Beyond flexing his command of language to demonstrate shared sophistication, King writes eloquently to make his work pleasurable to read. He polishes his letter with spectacular aphorisms and lofty metaphors such as in these lines: “Injustice anywhere is a threat to justice everywhere. We are caught in an inescapable network of mutuality, tied in a single garment of destiny” (1). King beautifies his ideas with sharp images such as “stinging darts of segregation,” “shattered dreams of the past,” and a “dark shadow of deep disappointment” (2, 5, 1). Although the subjects he speaks of are gloomy, the language used in describing them is extravagant. Stylish language is not at all pragmatically necessary, but it adds an element of pleasure that attracts and embraces readers.

By studying King’s “Letter from a Birmingham Jail,” we can see that pleasure is not incongruous with arguing for truth and justice; in fact, pleasure advances King’s just argument by making it effective in reaching its target audience.
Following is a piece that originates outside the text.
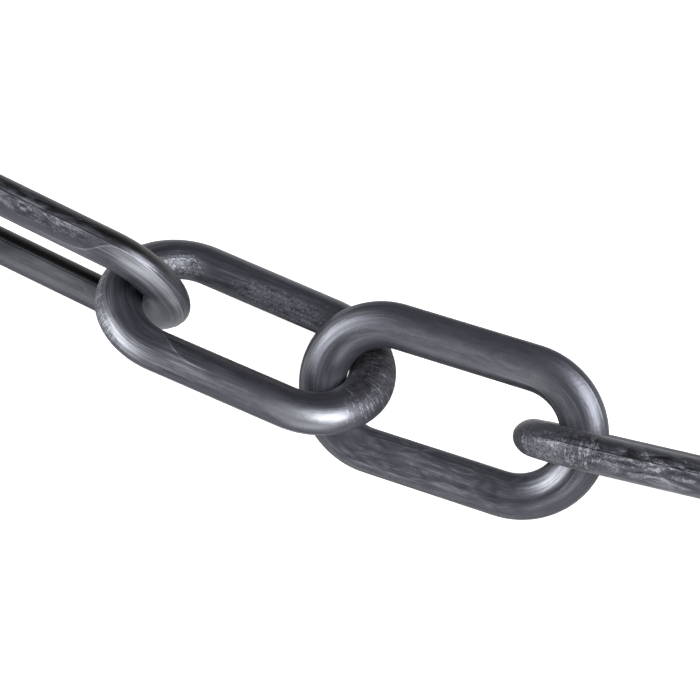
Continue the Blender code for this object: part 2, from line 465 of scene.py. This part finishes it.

If King had followed Plato’s commandment to write incognizant of pleasure, his letter would have been ineffectual in the campaign for civil rights. You need to be a skilled writer to stand purposefully on the side of truth and justice.

 

 

 

Works Cited

King, Jr., Martin Luther. “Letter from a Birmingham Jail.” The Atlantic Monthly; Volume 212, No. 2; pages 78 – 88. 1963. Print.

Plato. Gorgias, Menexenus, Protagoras. Translated by Tom Griffith, edited by Malcolm Schofield, Cambridge University Press. 2010. Print.